Of course, in America, stupidity rules over rationality:

When Stiglitz testified on Feb. 28 before the congressional Joint Economic Committee, the ranking Republican, New Jersey’s Rep. Jim Saxton, complained that such projections are too imprecise to help determine relative costs and benefits of the Iraq war.

Saxton said a rapid U.S. pullout could lead to full-scale civil war and Iranian domination of Iraq, “enormous costs” that he said should be weighed in any calculation.

Saxton is the kind of humanity hating asshole that will say the same thing against the hard science about global climate change. And you can translate that last paragraph into “we won’t have the oil.” That’s all these greedheads care about. Your sons and daughters go to die for these amoral schmucks.

Keep voting for them. But remember, YOU have to be the ones to explain it to your children when they inherit the broke and shattered remains of what once was the best hope for the planet.

Categories: The Empire's Wars · Who We Are

1 response so far ↓

  • K // March 10, 2008 at 9:47 pm

    Here: http://www.lewrockwell.com/thornton/thornton19.html
    is a link to a man arguing that a manned mission to mars, while it is estimated at 11 or 12 Billion dollars, might cost as much as $1 Trillion.

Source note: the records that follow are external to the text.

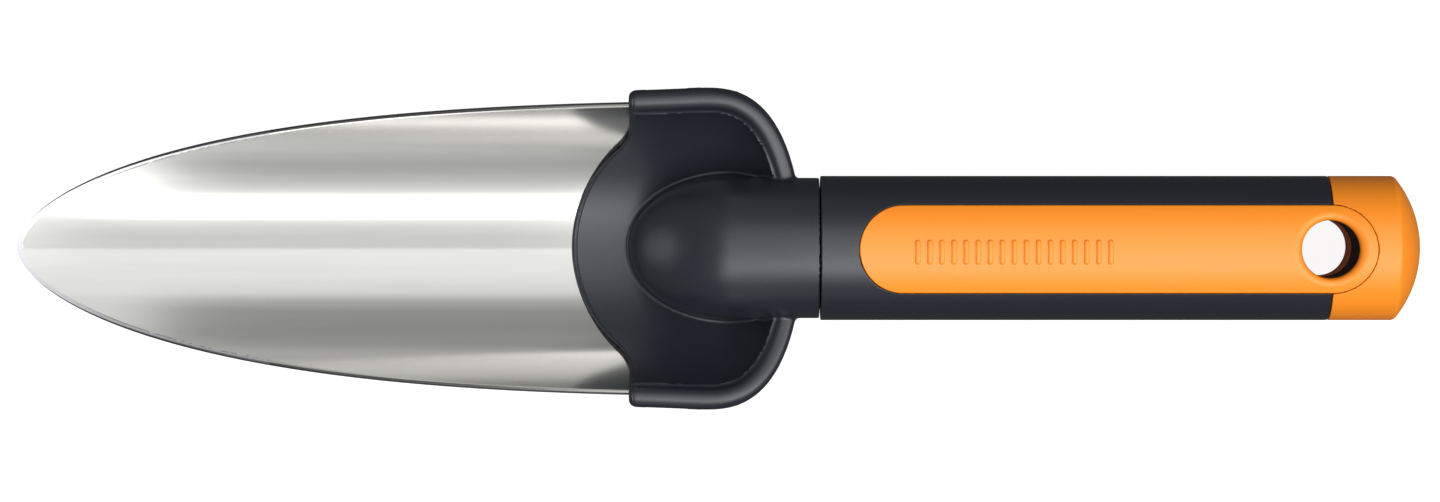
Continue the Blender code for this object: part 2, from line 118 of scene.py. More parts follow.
class Number:
    """A number inside a node tree; + - * / and ** on it add Math nodes."""

    def __init__(self, socket):
        self.socket = socket

    def of(self, operation, *others):
        """Another Math node, such as SINE, or MINIMUM with a second number."""
        return math_node(self, operation, self, *others)

    def clamped(self):
        """The same number, kept from 0 to 1."""
        self.socket.node.use_clamp = True
        return self


def math_node(number, operation, *values):
    node = add_node(number.socket.id_data, "ShaderNodeMath", dict(enumerate(values)),
                    operation=operation)
    return Number(node.outputs[0])


for sign, operation in (("add", "ADD"), ("sub", "SUBTRACT"), ("mul", "MULTIPLY"),
                        ("truediv", "DIVIDE"), ("pow", "POWER")):
    setattr(Number, f"__{sign}__", lambda a, b, how=operation: math_node(a, how, a, b))
    setattr(Number, f"__r{sign}__", lambda a, b, how=operation: math_node(a, how, b, a))


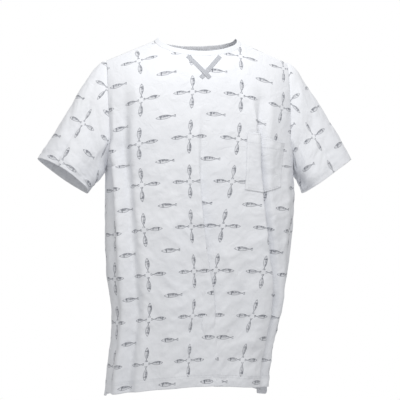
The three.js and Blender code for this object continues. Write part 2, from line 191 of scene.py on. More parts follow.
# %% [markdown]
# ## Distance along the cloth
#
# Cloth doesn't stretch much, so a panel is laid out by the distance along its own width. One table turns
# the share of a quarter section's length into the angle that places a point on it.

# %% Length along a section
_angle = np.linspace(0, np.pi / 2, 1500)
_quarter_x = 2.1 * np.sin(_angle) ** (2 / POWER)
_quarter_y = np.cos(_angle) ** (2 / POWER)
_run = np.concatenate([[0], np.cumsum(np.hypot(np.diff(_quarter_x), np.diff(_quarter_y)))])
_run /= _run[-1]


def quarter_length(z, x, way):
    """Length of a quarter section, (w^k + d^k)^(1/k), with the k that suits the section's power."""
    k = 1.42
    return (half_width(z, x) ** k + depth_at(z, way) ** k) ** (1 / k)


def edge_length(z, x, way):
    """Length along the section from the middle to the panel's edge."""
    angle = np.arcsin(edge_share(z) ** (POWER / 2))
    return quarter_length(z, x, way) * np.interp(angle, _angle, _run)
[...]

    Gee, probably less than half as much as killing a few hundred thousand human beings, destroying an entire nation, and making ourselves look like a pack of warmongering idiots in front of every nation on earth. Sounds like quite a bargain, doesn’t it?

    Oh, yes, there is, of course, all of that oil. Except that maybe one of the tech spin-offs from a manned mission to Mars might make oil obsolete.

    Did you know that CNC Machining and integrated circuits are just two of the spin-offs from going to the moon?

    Take a moment to think about what could have been developed if the money our we spent on mass murder and torture could have been used to research an alternative to oil.

    Next time you’re feeling like a big important person have a look at this: http://hyperphysics.phy-astr.gsu.edu/hbase/solar/picsol/sunmooear2.jpg
    That’s the earth and moon scaled to an image of the sun.

    Now, how big are you in that picture?